I’m currently vacillating between “Yes we can manage dealing with all of our possessions in the eight weeks before we leave” and “We will never get this stuff under control.” Like before I got the job offer, I continue to go to sleep decently at night and then wake up around 4am and obsess until Maeve crawls in the bed. I do good thinking then but never, ever get up to write any of it down and forget my brilliant plans by daybreak.

We meet with the realtor on Thursday morning. A will is in the works (should have done that ages ago). Tonight, maybe I organize Maeve’s old clothes.

Got a kind of grubby storage unit yesterday. We don’t want to burden our families with our junk. But some things we just have to keep. KitchenAid mixer, canning gear, homebrewing gear, bicycles, craft supplies that don’t get used much (hardwood needlepoint stand anyone? six-drawer, quarter-sawn oak card catalog from the 19th century, full of beads, rubber stamps, etc?), all of Rodney’s role-playing “archives.” There will be a major, major purge in the weeks to come though, probably 75% of what we own. We only have a tiny 2br house and not that much stuff, but it’s time. Maybe this will help down the line with taxes if we end up having to donate it all. December and January are probably the least desirable months for a garage sale in Michigan.
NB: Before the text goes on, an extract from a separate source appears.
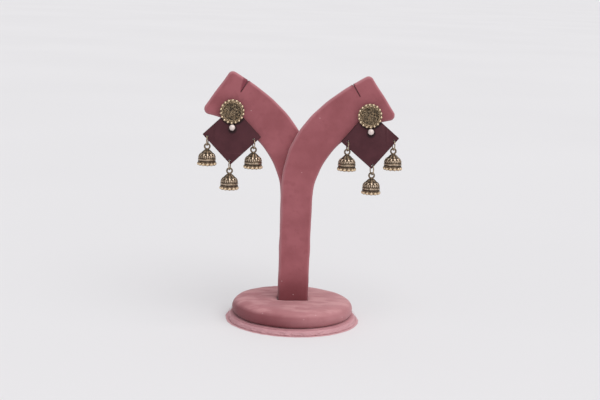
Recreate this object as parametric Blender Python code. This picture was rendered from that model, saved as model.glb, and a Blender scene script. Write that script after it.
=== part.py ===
"""A pair of jhumka drop earrings on a Y-shaped velvet display stand.

Metres, +Z up, the viewer looks along +Y, and the origin is the centre of the base's underside. Two flat
boards, mirror images of each other, stand one behind the other in a round base, and each carries one arm of
the Y. Each earring is a painted square plate on its corner, held by the post of a cast stud, with three
small bells hung from it on wire rings.
"""

import math
from collections import namedtuple

import bmesh
import bpy
from mathutils import Matrix, Vector

MM = 0.001

# Edges that bend more than this are shaded sharp
SHARP_ANGLE = math.radians(40)

# Gaps between pieces that touch on the real object
SEAT_GAP = 0.3 * MM
JEWEL_GAP = 0.15 * MM
WIRE_GAP = 0.1 * MM

# Base: a thin foot disc with a thick soft pad on it
DISC_DIAMETER = 78.4 * MM
DISC_HEIGHT = 3.4 * MM
PAD_DIAMETER = 72.6 * MM
PAD_HEIGHT = 9.4 * MM
BASE_SIDES = 32

# Boards: post and arm in one. Each edge bends in two arcs, the second of them wider
BOARD_THICKNESS = 5.0 * MM
BOARD_EDGE_ROUND = 1.2 * MM
POST_WIDTH = 18.5 * MM
POST_FOOT_WIDTH = 17.9 * MM
OUTER_BEND_START = 82.1 * MM
OUTER_BEND_RADIUS = 63.3 * MM
OUTER_BEND_TURN = math.radians(45)
OUTER_TIP_RADIUS = 120 * MM
OUTER_TIP_TURN = math.radians(18.7)
INNER_BEND_START = 73.0 * MM
INNER_BEND_RADIUS = 49.2 * MM
INNER_BEND_TURN = math.radians(64)
INNER_TIP_RADIUS = 83 * MM
END_CUT_LEAN = math.radians(34.6)
TOP_CORNER_RADIUS = 3.0 * MM
LOWER_CORNER_RADIUS = 3.3 * MM
SLIT_FROM_END = 11.7 * MM
SLIT_DEPTH = 8.1 * MM
SLIT_WIDTH = 0.8 * MM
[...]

Tomorrow, I submit my resignation at work. In the past I cried. I hope I can hold it together with this one. I don’t like leaving good jobs. I’m also in the middle of a temp position elsewhere on campus that I am going to have to back out of. I hate bailing on things I have agreed to, but I think they’ll be OK. I still haven’t gotten all the way trained to do what I’m supposed to be doing and have been finishing up the work of their student employee each day.

I’m also calling a realtor tomorrow, the same one who helped us buy the house a little less than 4.5 years ago.

And, I made an appointment to have the last of my major dental overhaul completed. Two crowns, some replaced fillings, maybe a root canal. Things I would rather do in the US–no dental insurance in Dubai anyway.